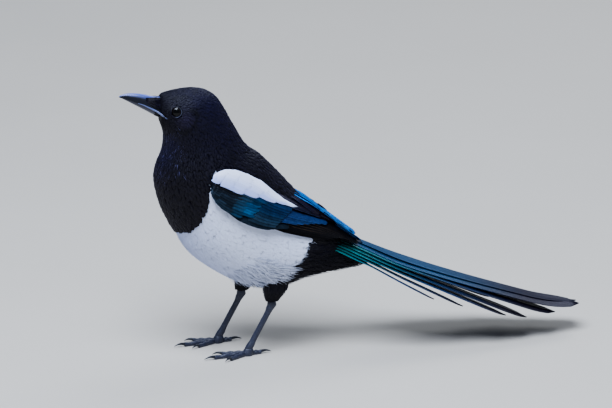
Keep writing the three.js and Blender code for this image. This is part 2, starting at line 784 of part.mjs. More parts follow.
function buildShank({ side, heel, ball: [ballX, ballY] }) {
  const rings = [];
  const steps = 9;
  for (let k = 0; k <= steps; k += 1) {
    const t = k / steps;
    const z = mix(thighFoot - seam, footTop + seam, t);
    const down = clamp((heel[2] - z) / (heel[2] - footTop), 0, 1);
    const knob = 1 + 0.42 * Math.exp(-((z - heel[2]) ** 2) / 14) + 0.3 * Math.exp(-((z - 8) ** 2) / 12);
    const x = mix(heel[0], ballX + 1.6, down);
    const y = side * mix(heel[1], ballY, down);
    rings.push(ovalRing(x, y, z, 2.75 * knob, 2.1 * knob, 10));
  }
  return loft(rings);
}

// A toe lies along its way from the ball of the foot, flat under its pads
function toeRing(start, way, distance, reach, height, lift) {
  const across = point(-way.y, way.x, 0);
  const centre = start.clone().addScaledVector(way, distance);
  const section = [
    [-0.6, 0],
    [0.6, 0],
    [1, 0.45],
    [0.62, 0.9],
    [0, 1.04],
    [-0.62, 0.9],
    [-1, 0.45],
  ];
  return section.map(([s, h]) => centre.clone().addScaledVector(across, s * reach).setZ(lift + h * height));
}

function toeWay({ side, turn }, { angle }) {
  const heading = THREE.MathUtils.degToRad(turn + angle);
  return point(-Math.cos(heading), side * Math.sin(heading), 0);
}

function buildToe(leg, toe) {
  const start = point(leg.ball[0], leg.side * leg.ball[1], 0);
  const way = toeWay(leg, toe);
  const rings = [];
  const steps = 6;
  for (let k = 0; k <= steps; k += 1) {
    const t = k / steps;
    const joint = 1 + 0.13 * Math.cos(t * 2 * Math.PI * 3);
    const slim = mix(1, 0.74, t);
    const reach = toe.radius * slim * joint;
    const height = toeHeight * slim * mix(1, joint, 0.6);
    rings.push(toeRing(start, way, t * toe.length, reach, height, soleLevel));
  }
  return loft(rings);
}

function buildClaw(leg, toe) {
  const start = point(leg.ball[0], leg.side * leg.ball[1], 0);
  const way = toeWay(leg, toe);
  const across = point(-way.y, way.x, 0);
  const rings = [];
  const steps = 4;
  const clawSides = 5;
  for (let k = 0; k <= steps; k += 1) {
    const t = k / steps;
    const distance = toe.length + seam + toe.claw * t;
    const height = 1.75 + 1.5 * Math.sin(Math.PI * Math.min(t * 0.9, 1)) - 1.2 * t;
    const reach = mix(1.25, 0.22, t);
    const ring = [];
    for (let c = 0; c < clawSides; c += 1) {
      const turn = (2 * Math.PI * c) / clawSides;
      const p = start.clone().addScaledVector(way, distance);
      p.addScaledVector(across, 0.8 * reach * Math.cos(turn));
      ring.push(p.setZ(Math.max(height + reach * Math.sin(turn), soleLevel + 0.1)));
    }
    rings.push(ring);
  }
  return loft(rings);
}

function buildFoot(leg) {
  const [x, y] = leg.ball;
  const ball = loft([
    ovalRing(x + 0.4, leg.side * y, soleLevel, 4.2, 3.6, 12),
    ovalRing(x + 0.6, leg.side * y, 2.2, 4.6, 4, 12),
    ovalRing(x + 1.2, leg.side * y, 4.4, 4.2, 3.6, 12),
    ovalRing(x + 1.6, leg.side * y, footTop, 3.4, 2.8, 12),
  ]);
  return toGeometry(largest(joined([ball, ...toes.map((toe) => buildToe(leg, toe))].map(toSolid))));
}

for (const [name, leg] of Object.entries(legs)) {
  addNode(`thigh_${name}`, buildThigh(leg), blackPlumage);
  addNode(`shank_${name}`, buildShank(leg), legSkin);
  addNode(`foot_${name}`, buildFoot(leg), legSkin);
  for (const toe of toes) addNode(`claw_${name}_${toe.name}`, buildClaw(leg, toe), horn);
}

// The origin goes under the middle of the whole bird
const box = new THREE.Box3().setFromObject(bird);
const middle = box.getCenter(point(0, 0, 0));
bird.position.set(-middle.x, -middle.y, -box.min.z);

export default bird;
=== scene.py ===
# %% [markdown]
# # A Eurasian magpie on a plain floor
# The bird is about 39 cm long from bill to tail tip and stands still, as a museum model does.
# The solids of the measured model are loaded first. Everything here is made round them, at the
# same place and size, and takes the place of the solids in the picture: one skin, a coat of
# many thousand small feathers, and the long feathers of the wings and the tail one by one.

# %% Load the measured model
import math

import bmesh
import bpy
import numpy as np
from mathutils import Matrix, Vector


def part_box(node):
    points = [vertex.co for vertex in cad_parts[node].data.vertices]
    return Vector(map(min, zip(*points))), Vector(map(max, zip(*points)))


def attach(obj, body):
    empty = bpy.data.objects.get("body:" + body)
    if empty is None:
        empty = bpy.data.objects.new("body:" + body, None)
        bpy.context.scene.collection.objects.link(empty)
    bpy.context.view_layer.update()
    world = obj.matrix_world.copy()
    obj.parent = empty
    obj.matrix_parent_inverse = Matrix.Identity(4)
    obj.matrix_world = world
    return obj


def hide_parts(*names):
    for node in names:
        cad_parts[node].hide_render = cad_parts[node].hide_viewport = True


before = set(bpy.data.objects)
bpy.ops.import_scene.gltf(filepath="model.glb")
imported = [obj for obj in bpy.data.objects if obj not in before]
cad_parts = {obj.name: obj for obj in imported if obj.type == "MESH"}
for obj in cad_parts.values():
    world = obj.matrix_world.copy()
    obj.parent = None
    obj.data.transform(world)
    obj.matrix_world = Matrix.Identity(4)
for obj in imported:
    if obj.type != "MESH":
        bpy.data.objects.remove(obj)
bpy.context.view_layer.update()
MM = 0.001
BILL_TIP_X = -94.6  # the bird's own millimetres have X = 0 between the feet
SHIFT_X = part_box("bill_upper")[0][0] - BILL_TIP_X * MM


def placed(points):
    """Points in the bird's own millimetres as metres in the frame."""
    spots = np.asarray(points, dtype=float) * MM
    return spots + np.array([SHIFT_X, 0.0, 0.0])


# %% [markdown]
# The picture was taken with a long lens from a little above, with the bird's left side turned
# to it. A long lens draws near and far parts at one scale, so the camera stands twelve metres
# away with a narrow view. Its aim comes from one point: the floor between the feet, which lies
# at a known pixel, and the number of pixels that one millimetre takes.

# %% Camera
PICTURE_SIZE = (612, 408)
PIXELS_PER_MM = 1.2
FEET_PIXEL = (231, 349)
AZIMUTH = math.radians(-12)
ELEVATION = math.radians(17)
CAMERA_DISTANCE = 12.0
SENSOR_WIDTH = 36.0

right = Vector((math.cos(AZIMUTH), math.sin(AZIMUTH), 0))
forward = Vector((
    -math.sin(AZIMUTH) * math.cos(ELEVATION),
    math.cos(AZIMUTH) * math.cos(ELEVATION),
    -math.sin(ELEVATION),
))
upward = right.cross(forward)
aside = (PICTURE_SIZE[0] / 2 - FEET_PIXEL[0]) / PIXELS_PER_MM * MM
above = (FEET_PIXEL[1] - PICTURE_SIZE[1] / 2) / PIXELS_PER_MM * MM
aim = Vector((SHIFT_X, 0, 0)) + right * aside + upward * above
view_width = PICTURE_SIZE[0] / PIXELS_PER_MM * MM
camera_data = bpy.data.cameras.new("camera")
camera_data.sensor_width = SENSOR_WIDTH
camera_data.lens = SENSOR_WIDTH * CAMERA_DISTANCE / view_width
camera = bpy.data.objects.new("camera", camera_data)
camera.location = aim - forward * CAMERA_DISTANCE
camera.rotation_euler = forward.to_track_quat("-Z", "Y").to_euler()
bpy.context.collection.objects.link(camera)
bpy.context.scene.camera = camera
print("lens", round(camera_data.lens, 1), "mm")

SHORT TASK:
Make an exact transcription of the lines from the line with "the whole bird" through the line with "if empty is", inclusive, omitting all others.

FINISHED EXERCISE:
// The origin goes under the middle of the whole bird
const box = new THREE.Box3().setFromObject(bird);
const middle = box.getCenter(point(0, 0, 0));
bird.position.set(-middle.x, -middle.y, -box.min.z);

export default bird;
=== scene.py ===
# %% [markdown]
# # A Eurasian magpie on a plain floor
# The bird is about 39 cm long from bill to tail tip and stands still, as a museum model does.
# The solids of the measured model are loaded first. Everything here is made round them, at the
# same place and size, and takes the place of the solids in the picture: one skin, a coat of
# many thousand small feathers, and the long feathers of the wings and the tail one by one.

# %% Load the measured model
import math

import bmesh
import bpy
import numpy as np
from mathutils import Matrix, Vector


def part_box(node):
    points = [vertex.co for vertex in cad_parts[node].data.vertices]
    return Vector(map(min, zip(*points))), Vector(map(max, zip(*points)))


def attach(obj, body):
    empty = bpy.data.objects.get("body:" + body)
    if empty is None:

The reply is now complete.